After the call was issued in October 2020, the selection process for the new cohort of International Fellows was conducted during the winter months. “Although the process itself is running very smoothly we still don’t take these decisions lightly”, explains Robert Debusmann, the coordinator of the program. The call got a positive response: the Bayreuth Academy received 43 submissions with applicants coming from 21 countries, 20 of the applicants were from the African continent. “In total, we selected eleven outstanding scholars and invited them to work with us. They are joined by four fellows from last year’s selection who have postponed their stay due to Corona, two artist fellows and three so-called ‘internal’ fellows”, Debusmann continues.
The Cluster’s fellowship program
Since 2019, the Cluster of Excellence so far has hosted 49 international fellows from all over the globe as part of its fellowship program. International fellows stay for a duration ranging from one to ten months, during which they devote their time to their respective research projects. Visiting fellows typically engage in an intense exchange with members of the Cluster, both within the Knowledge Lab and as part of a predefined program within their specific working context.
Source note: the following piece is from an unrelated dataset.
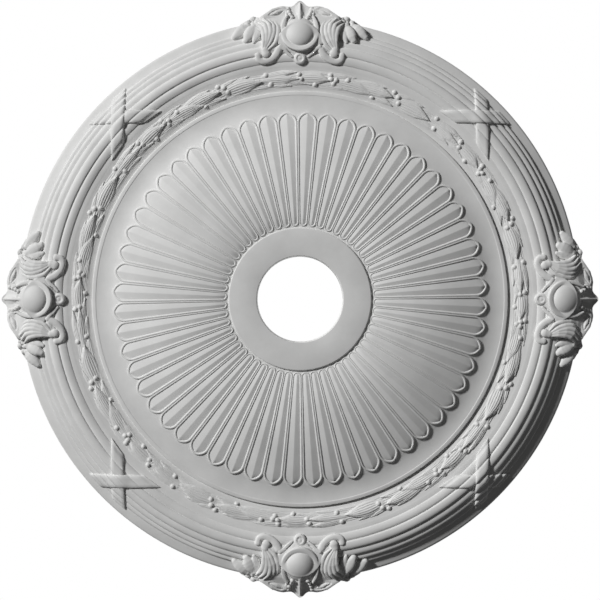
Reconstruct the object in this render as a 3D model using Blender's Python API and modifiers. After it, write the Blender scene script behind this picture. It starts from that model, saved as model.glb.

Principal Investigators and other scholars at the University of Bayreuth who would like to pursue projects of significance to the Cluster’s theoretical and thematic agenda and advance research and scholarly debates in African Studies together with the international fellows, artists in residence and other cluster members may also become fellows of the Bayreuth Academy. While the international fellows may stay for up to ten months Bayreuth-based scholars are only granted a fellowship for one semester. These ‘internal fellows’ are expected to participate in Cluster events, present a talk and submit one or more publications based on their project, and teach a course drawing on their cluster research in the semester following the sabbatical.